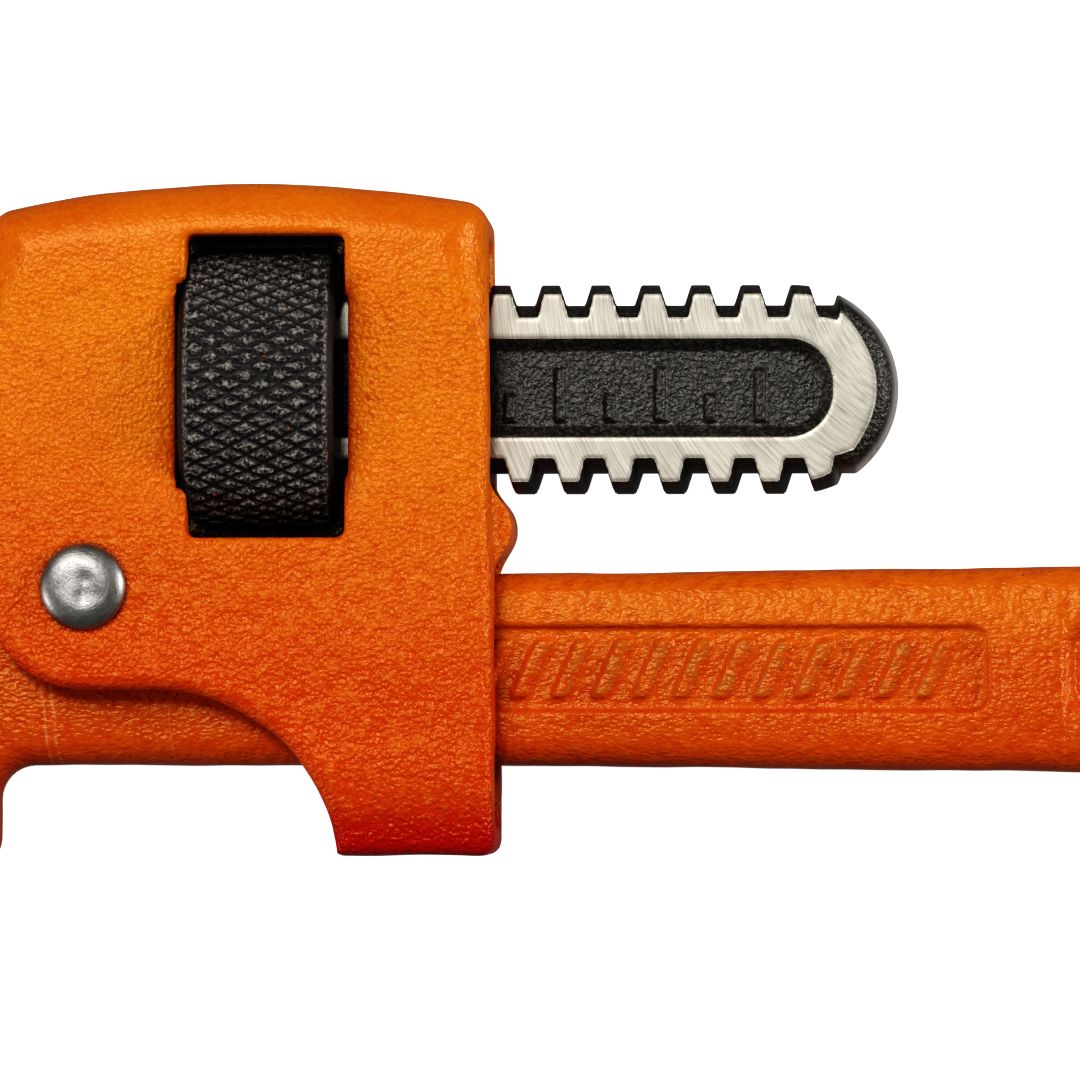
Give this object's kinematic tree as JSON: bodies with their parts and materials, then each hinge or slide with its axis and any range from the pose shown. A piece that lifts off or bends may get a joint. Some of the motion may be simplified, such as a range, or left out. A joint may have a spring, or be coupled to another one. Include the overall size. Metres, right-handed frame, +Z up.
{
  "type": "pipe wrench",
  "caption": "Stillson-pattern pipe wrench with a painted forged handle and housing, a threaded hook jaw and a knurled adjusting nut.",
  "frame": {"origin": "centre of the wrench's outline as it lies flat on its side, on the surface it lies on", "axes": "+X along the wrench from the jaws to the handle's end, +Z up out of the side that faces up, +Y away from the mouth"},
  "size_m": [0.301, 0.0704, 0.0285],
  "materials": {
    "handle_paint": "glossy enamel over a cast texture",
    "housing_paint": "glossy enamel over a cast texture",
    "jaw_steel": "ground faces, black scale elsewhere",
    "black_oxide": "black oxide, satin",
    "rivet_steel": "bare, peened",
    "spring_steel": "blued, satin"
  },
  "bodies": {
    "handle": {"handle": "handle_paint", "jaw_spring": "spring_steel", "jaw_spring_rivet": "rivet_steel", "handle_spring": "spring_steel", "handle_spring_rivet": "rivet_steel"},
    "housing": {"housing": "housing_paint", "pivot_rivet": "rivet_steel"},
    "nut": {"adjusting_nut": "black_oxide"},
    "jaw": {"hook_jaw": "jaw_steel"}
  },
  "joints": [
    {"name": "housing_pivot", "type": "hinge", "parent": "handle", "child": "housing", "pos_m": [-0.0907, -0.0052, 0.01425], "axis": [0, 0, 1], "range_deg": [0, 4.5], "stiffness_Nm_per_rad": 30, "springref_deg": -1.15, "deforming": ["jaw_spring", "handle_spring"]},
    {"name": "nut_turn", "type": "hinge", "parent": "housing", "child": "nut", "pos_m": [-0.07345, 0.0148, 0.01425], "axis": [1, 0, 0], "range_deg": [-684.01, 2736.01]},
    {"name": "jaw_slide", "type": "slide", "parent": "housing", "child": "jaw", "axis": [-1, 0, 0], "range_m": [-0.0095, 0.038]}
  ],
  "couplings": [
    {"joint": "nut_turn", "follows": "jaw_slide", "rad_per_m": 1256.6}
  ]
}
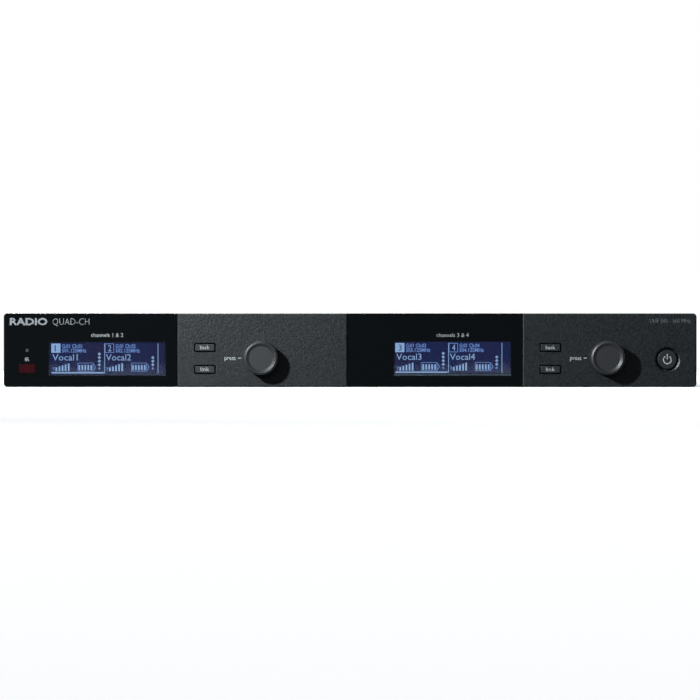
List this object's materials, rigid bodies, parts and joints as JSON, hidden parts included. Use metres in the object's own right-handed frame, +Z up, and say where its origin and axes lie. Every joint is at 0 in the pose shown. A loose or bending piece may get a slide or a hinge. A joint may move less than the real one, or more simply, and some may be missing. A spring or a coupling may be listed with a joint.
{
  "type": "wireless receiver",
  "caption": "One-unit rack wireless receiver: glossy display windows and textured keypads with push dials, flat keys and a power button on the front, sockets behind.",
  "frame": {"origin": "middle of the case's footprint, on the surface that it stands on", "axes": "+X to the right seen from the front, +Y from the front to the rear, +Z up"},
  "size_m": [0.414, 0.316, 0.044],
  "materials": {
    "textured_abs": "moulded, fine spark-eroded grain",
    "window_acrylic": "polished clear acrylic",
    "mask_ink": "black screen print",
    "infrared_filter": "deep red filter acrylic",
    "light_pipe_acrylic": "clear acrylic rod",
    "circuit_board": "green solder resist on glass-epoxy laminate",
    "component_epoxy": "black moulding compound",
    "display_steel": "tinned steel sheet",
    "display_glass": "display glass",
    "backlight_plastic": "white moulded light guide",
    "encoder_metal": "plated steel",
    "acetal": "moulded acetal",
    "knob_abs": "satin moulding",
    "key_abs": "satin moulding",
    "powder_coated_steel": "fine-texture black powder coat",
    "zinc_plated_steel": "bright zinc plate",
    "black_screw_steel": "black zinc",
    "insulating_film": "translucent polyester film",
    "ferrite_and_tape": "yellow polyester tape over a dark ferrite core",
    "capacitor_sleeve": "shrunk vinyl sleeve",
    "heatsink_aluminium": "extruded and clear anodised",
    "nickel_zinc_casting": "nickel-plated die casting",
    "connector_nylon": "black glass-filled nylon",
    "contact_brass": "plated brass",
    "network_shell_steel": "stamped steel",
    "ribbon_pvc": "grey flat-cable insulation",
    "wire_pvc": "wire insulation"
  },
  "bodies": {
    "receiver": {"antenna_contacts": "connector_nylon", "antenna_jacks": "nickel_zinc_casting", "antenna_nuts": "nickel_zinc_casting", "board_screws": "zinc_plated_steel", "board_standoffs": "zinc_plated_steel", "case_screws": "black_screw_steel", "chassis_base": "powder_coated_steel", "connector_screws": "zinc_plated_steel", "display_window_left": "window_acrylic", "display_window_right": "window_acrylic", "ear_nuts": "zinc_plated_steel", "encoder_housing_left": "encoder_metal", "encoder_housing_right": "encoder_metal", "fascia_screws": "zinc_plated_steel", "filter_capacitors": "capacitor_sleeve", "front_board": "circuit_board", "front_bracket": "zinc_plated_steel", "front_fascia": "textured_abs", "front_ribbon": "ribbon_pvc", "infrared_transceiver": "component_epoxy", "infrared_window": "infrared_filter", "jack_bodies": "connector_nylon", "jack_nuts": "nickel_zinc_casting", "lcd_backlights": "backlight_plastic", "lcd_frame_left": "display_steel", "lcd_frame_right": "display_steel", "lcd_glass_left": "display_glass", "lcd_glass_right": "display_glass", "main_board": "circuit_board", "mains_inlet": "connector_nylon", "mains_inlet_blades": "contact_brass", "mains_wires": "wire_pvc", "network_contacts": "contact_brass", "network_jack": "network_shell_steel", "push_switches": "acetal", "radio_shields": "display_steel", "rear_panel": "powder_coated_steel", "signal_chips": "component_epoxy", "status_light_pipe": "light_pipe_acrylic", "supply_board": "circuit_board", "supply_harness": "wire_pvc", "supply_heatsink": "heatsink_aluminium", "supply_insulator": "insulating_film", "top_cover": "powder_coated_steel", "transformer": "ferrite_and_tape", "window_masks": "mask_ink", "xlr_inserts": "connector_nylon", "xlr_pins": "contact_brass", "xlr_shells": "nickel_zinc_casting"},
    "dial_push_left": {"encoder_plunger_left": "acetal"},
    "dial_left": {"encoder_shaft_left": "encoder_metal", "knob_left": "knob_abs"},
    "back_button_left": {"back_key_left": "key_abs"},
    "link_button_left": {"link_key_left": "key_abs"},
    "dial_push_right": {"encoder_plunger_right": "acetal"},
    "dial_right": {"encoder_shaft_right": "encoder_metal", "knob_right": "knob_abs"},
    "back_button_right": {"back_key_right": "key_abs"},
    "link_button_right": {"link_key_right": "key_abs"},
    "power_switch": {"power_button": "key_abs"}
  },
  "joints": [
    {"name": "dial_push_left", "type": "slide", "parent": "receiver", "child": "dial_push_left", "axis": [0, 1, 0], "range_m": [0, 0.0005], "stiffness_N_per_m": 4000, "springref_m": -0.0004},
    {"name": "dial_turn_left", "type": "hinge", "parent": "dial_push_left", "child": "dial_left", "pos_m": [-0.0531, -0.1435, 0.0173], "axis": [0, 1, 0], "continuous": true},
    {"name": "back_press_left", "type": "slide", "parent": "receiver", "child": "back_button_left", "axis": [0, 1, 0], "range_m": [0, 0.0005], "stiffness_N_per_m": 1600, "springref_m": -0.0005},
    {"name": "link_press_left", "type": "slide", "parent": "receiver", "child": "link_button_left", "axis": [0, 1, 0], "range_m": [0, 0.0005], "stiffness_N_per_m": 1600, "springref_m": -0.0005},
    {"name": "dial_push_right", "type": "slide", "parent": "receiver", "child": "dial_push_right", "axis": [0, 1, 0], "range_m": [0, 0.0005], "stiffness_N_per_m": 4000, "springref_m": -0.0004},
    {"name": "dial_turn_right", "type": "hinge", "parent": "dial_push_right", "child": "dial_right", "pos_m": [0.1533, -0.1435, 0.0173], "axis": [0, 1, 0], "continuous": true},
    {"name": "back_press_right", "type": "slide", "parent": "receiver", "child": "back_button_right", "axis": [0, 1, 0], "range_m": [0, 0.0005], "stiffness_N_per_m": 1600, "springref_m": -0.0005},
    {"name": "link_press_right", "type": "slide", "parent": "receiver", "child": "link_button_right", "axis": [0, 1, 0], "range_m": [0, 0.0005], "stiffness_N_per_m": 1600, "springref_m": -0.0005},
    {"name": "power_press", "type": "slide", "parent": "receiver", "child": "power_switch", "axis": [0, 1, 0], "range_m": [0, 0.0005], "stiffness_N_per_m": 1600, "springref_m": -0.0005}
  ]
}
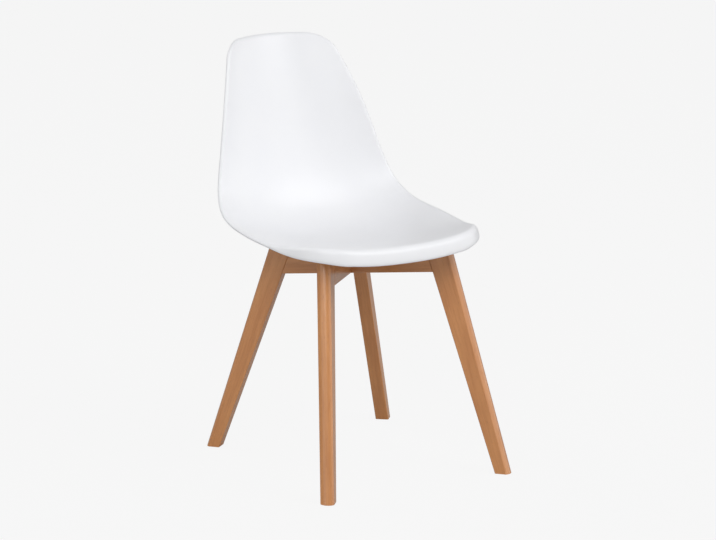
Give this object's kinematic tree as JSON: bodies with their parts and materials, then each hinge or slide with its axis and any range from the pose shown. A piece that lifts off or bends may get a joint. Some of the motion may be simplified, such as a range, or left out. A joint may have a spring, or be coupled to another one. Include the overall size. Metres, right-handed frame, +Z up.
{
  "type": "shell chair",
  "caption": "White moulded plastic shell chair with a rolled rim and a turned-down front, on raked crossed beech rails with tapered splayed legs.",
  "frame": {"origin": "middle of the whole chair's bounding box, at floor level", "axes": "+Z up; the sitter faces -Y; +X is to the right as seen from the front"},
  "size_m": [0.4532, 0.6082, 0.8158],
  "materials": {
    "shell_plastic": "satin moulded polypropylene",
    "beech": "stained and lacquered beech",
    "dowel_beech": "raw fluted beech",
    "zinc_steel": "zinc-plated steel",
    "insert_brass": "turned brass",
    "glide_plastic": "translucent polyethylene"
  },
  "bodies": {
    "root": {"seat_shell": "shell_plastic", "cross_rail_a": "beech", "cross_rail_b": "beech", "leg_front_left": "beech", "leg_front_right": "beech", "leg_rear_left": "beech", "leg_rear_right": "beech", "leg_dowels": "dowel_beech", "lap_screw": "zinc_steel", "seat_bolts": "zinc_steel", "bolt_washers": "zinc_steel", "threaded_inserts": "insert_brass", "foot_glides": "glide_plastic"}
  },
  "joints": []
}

GOAL OF THE EXERCISE:
Say how many lines in the entries contain the string "joints", and say nothing else.

ANSWER TO THIS PROBLEM:
4